AltCap: Why have you not raised investment?
Jen: Sustainability is important for me as an organisation. Our business is not so much at the moment that we make massive amounts of profit to repay the investment. The relationships we build are intimate, and the quality of the relationships is important in making the Big Ideas programme work effectively.
When you've got very clear environmental and social aims, you have to be very careful about where investment comes from, and particularly a large bit of investment. What are the motivations behind the investment, and how can you ensure you can pay it back.
The external investment would not be sustainable for us at the moment, and we would lose legitimacy and integrity by not having a sustainable model. Being on that hamster wheel looking for the next round, and all the reporting that would come with that is a time black hole.
AltCap: How have you grown from working with this young generation?
Jen: Young people are constantly absorbing, learning new things, and asking questions—and this definitely rubs off on you.
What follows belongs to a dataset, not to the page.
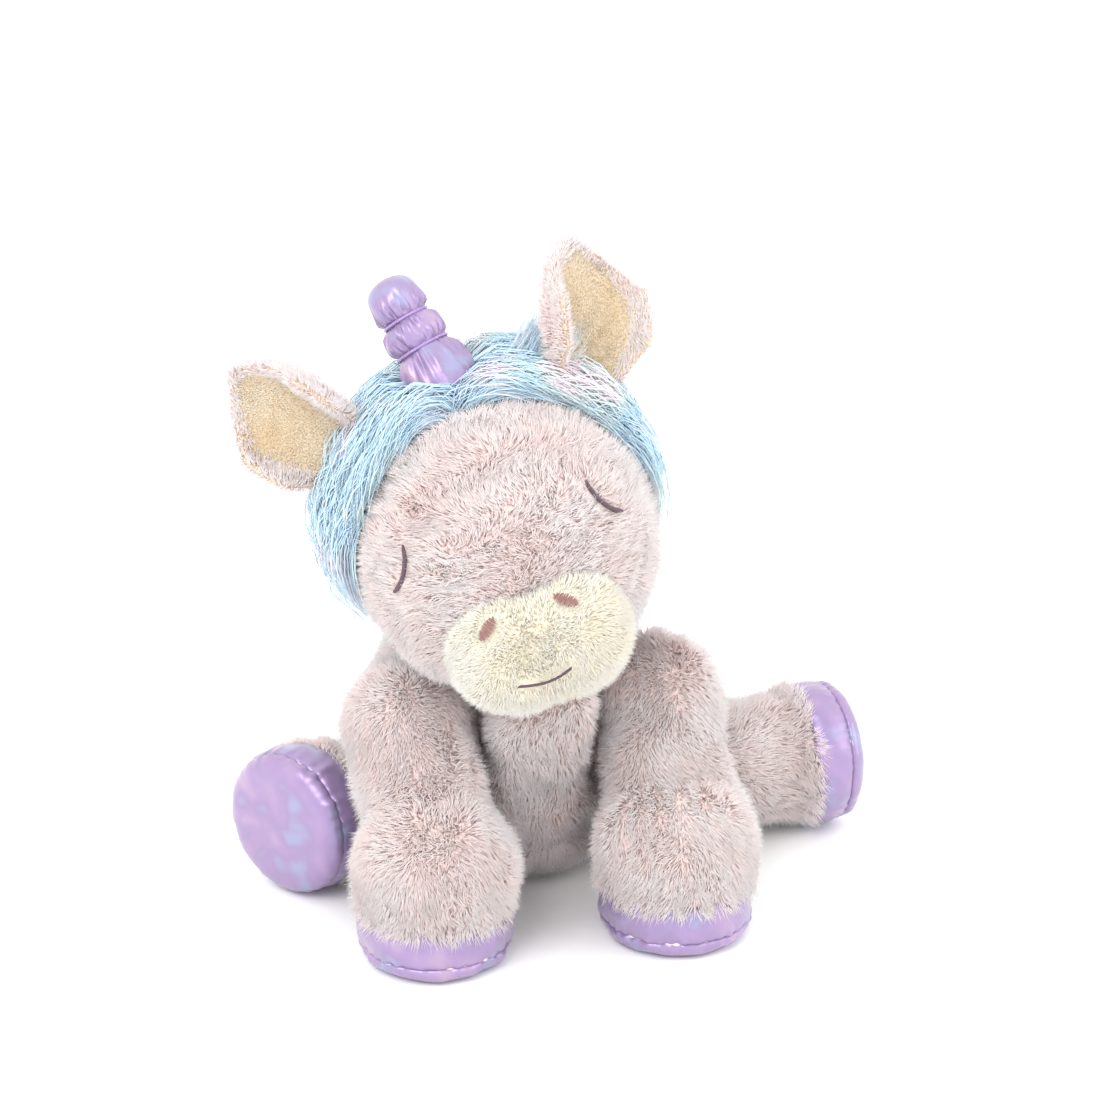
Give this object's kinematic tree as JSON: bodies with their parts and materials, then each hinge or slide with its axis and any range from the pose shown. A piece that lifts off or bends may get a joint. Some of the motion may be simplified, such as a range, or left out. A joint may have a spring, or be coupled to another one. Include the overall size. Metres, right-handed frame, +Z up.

I'm constantly learning more and challenging myself and our team. We also start to imagine the art of the possible rather than the impossible. I've also become much more comfortable in not knowing things. When I first became CEO, I thought I needed to know everything. But I've learned that it's not about what you know it's about who you know and how you engage with them.
AltCap: How can The Altruistic Capitalist audience help you?
Jen: First, if you are a corporate engaging with a social enterprise or social entrepreneur, try to unpack and think about the value they can bring. For example, if an organisation needs volunteers from the corporate, they don't typically charge for them. But there are bottom-line benefits to a corporate in terms of mentoring, upskilling, employee retention and engagement, and demonstrating social value and there are costs to the organisation managing the volunteers. Corporates and social enterprises need to work together and create a shared language to understand the value of purpose and profit and their relationship.